8. Staunton, Virginia
Located in the Shenandoah Valley, picturesque Staunton is just large enough to be interesting but still small enough to be accessible and relaxing. It’s known for beautiful architecture, including five historic districts on the National Register of Historic Places; a this-is-how-its-done, walkable downtown peppered with local shops, galleries, and eateries; and a thriving arts community. Come here to visit the American Shakespeare Center and to enjoy a 10-day music festival in August.
7. Hot Springs, Arkansas
Native Americans came to this spot in the Ouachita Mountains for the natural thermal springs long before tourists flocked here during the heyday of Bathhouse Row in the early 20th century. Federally protected since 1832, the springs are part of Hot Springs National Park, which surrounds a portion of the city. Don’t miss Quapaw Baths & Spa; Garvan Woodland Gardens, home of Anthony Chapel by E. Fay Jones; The Waters, a boutique hotel inside the National Park; and the first phase of the new Northwoods Trails for mountain bikes, built in conjunction with the International Mountain Biking Association.
6. Dahlonega, Georgia
Mountain color makes Dahlonega a popular fall wedding venue, but we’re partial to Christmas in this endearing and welcoming wine country town. (To find out why, check out this story by Georgia native Kaitlyn Yarborough.) Visit Dahlonega at Christmas and just try not to pretend you’re in a Hallmark movie.
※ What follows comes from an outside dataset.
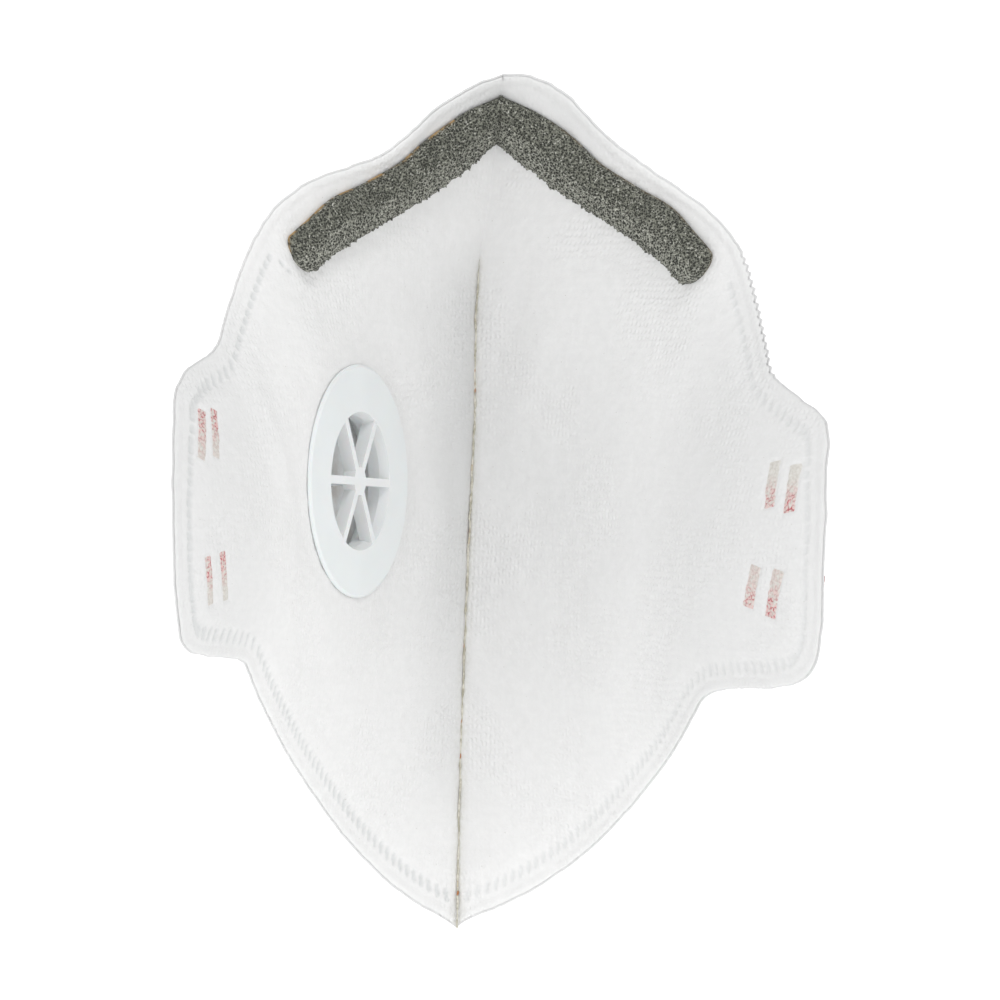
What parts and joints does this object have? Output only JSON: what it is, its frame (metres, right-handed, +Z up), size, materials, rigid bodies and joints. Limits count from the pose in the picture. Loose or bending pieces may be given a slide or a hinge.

We dare you.
Check Out The South's Best Mountain Towns
5. Highlands, North Carolina
Home to just under 1,000 people, Highlands is also home to one of the South’s classic resorts, the Old Edwards Inn and Spa, which is reason enough to go there. Choose from rooms and suites in the historic inn or book a cottage—there’s even an “estate rental” home for larger groups. Shops and restaurants on Main Street downtown are a convenient stroll away.
4. Blue Ridge, Georgia
This north Georgia mountain village, less than 100 miles from Chattanooga, Tennessee, and Atlanta, is teeny-tiny, with most of its prime offerings clustered along a few blocks of East Main Street. But Blue Ridge packs some impressive quality into a small space, from renowned Oyster Fine Bamboo Fly Rods to the fantastic farm-to-table Harvest on Main. In the surrounding area, enjoy spectacular spots like Amicalola Falls State Park.
3. Boone, North Carolina
Artsy Boone is surrounded by enough natural mountain beauty to inspire every painter and potter for miles around. When you take a break from hiking and biking or skiing and snowshoeing, check out The Turchin Center for the Visual Arts on the Appalachian State campus downtown. Enjoy a college town’s abundant food and drink, including popular favorites Melanie’s Food Fantasy, Stick Boy Bread Co. Kitchen, The Cardinal, Gamekeeper (where you might find bison, elk, or trout on the menu), Proper, Lost Province Brewing Co., Booneshine Brewing Co. ... Pack Lycra.
2. Blowing Rock, North Carolina
You wouldn’t expect much entertainment from a town with a population just shy of 1,300, but Blowing Rock is perched just off the Blue Ridge Parkway, with mountains and waterfalls and fish-laden lakes and streams all around. Downtown has lots of shops and dining. Book a cozy stay at the Bob Timberlake Inn at Chetola Resort or historic Westglow Resort & Spa. FYI, the town takes its name from The Blowing Rock, a cliff some 3000 feet above the Johns River Gorge.
1. Gatlinburg, Tennessee
Over the past couple of years, everybody's favorite mountain town has seen the opening of its spectacular Skybridge, Blake Shelton’s Ole Red restaurant, the Tennessee Cider Company, locally owned Gatlinburg Brewing Company, the Anakeesta mountaintop attraction, Margaritaville... What can we say? The ’Burg is hoppin’.